Unsupervised Stereo Matching. In recent years, a number of unsupervised learning methods based on spatial transformation were proposed for view synthesis, depth prediction, optical flow and disparity estimation. Unsupervised methods get rid of the dependence of ground-truth labels, which are always expensive to access. Flynn et al. [12] presented an image synthesis network called DeepStereo that learns a cost volume combined with a separate conditional color model. Xie et al. [40] designed a Deep3D network that minimizes pixel-wise reconstruction loss to generate right-view images.

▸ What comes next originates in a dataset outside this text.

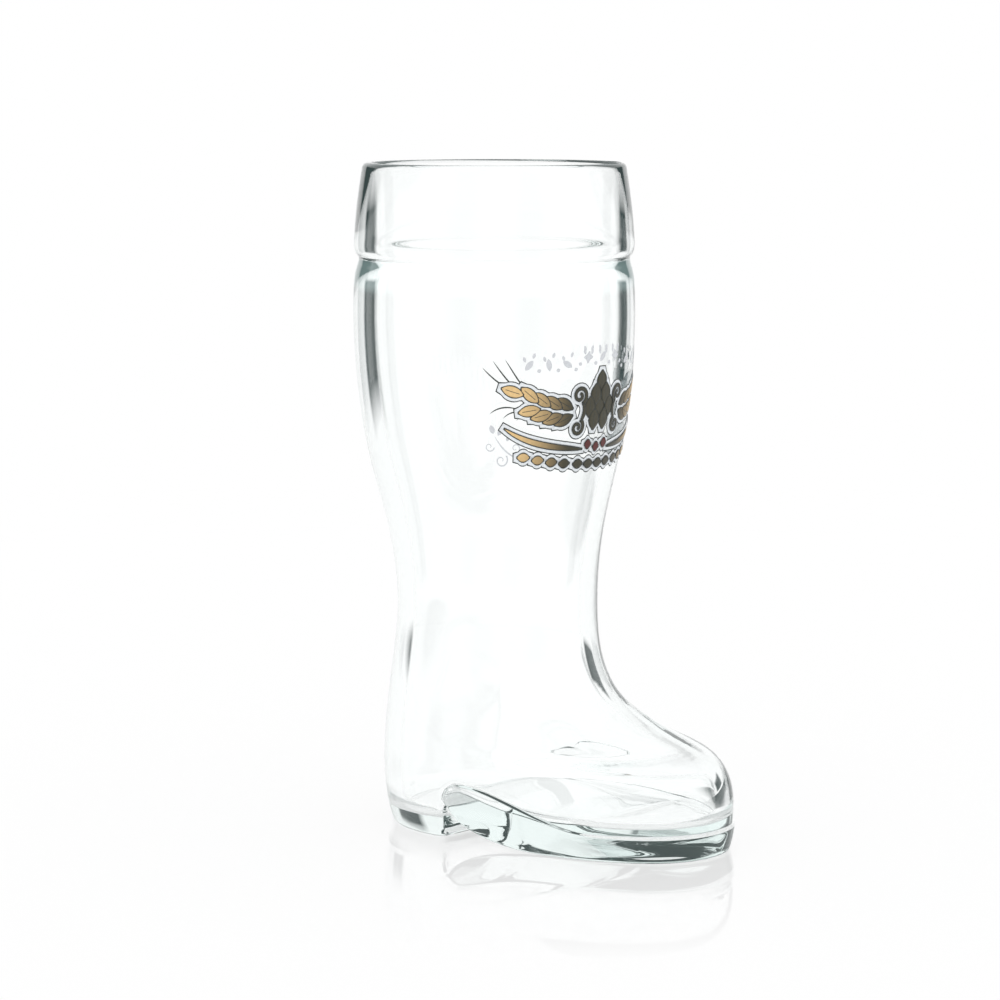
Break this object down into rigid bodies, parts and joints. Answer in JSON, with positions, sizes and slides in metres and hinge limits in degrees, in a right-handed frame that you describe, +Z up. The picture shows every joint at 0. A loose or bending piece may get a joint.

Garg et al. [13] proposed an end-to-end framework to learn single-view depth by optimizing the projection errors in a calibrated stereo environment. The improved method [17] introduces a fully-differentiable structure and an extra left-right consistency check that leads to better results. A semi-supervised approach was proposed by Kuznietsov et al. [27] where supervised and unsupervised alignment loss are used to train the network for depth estimation. Yu et al. [23] focused on unsupervised learning of optical flow via photometric constancy and motion smoothness. Meister et al. [32] defined a bidirectional census loss to train optical flow. An iterative unsupervised learning network presented by Zhou et al. [45] adopts left-right checking to pick suitable matching pairs. Compared with these unsupervised methods, our model applies warping reconstruction to both photometric image and semantic maps, along with additional semantic feature embedding, to reliably estimate disparity.

Semantic-Guided Algorithms. Compared to disparity estimation, semantic segmentation is a high-level classification task where each pixel in the image is assigned to a class [7, 29, 39, 44]. Several methods apply scene parsing information to other tasks. Guney and Geiger [18] leveraged object knowledge in MRF formulation to resolve stereo ambiguity. Bai et al. [2] tackled instance-level segmentation and epipolar constraints to reduce the uncertainty of optical flow estimation. A cascaded classification framework of Ren et al. [35] iteratively refines semantic masks, stereo correspondence and optical flow fields. Behl et al. [4] integrated the instance recognition cues into a CRF-based model for scene flow estimation.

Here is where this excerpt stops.